• Data shown:
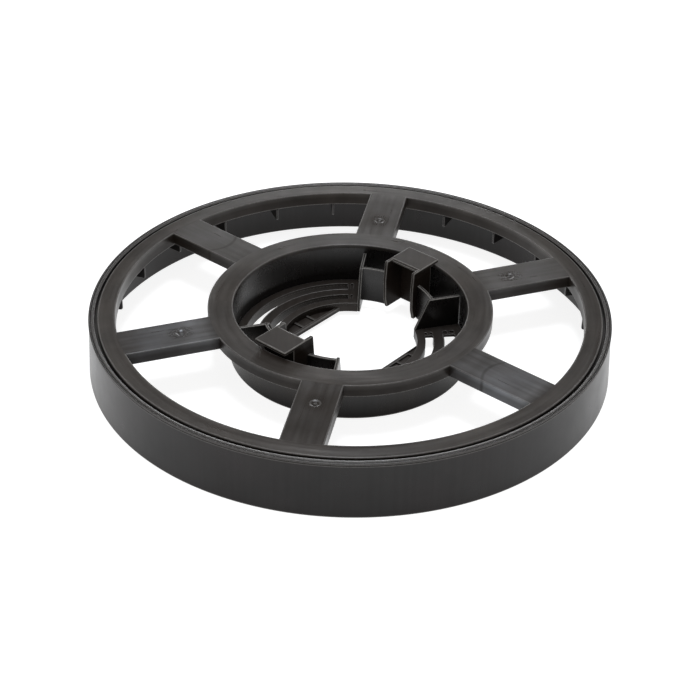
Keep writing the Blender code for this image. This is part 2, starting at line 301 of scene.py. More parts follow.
# --- materials -----------------------------------------------------------------------------
class Graph:
    """Short hand for building a node tree. Values are numbers, colours or sockets."""

    MIX_COLOURS, MIX_RESULT = (6, 7), 2       # the Mix node's colour sockets

    def __init__(self, material):
        self.tree = material.node_tree
        self.shader = self.tree.nodes["Principled BSDF"]

    def node(self, kind, **settings):
        node = self.tree.nodes.new(kind)
        for key, value in settings.items():
            setattr(node, key, value)
        return node

    def feed(self, value, socket):
        if isinstance(value, bpy.types.NodeSocket):
            self.tree.links.new(value, socket)
        else:
            socket.default_value = value

    def math(self, operation, *values, clamp=False):
        node = self.node("ShaderNodeMath", operation=operation, use_clamp=clamp)
        for value, socket in zip(values, node.inputs):
            self.feed(value, socket)
        return node.outputs[0]

    def plus(self, *values):
        total = values[0]
        for value in values[1:]:
            total = self.math("ADD", total, value)
        return total

    def minus(self, a, b):
        return self.math("SUBTRACT", a, b)

    def times(self, *values):
        product = values[0]
        for value in values[1:]:
            product = self.math("MULTIPLY", product, value)
        return product

    def split(self, vector):
        node = self.node("ShaderNodeSeparateXYZ")
        self.feed(vector, node.inputs[0])
        return tuple(node.outputs)

    def stretched(self, parts, scales):
        """A vector of three parts, each multiplied by its scale."""
        node = self.node("ShaderNodeCombineXYZ")
        for part, scale, socket in zip(parts, scales, node.inputs):
            self.feed(self.times(part, scale), socket)
        return node.outputs[0]

    def noise(self, vector, scale, detail, roughness=0.5):
        node = self.node("ShaderNodeTexNoise")
        for name, value in (("Vector", vector), ("Scale", scale), ("Detail", detail),
                            ("Roughness", roughness)):
            self.feed(value, node.inputs[name])
        return node.outputs["Fac"]

    def remap(self, value, low, high, out_low, out_high):
        node = self.node("ShaderNodeMapRange")
        for name, number in (("Value", value), ("From Min", low), ("From Max", high),
                             ("To Min", out_low), ("To Max", out_high)):
            self.feed(number, node.inputs[name])
        return node.outputs[0]

    def mix(self, factor, a, b):
        node = self.node("ShaderNodeMix", data_type="RGBA")
        self.feed(factor, node.inputs[0])
        for index, value in zip(self.MIX_COLOURS, (a, b)):
            self.feed(value, node.inputs[index])
        return node.outputs[self.MIX_RESULT]

    def between(self, radius, fade_in, fade_out):
        """1 between two bands of radius, which are in millimetres, and 0 beyond them."""
        return self.times(self.remap(radius, fade_in[0] * MM, fade_in[1] * MM, 0.0, 1.0),
                          self.remap(radius, fade_out[0] * MM, fade_out[1] * MM, 1.0, 0.0))

    def about_zero(self, noise, amount):
        return self.times(self.minus(noise, 0.5), amount)

    def about_one(self, noise, low, high, amount):
        """A factor that drifts round 1 as the noise goes from low to high."""
        return self.remap(noise, low, high, 1.0 - amount, 1.0 + amount)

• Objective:
Every line containing the string "parts" must be listed.

• The response:
Keep writing the Blender code for this image. This is part 2, starting at line 301 of scene.py. More parts follow.
    def stretched(self, parts, scales):
        """A vector of three parts, each multiplied by its scale."""
        for part, scale, socket in zip(parts, scales, node.inputs):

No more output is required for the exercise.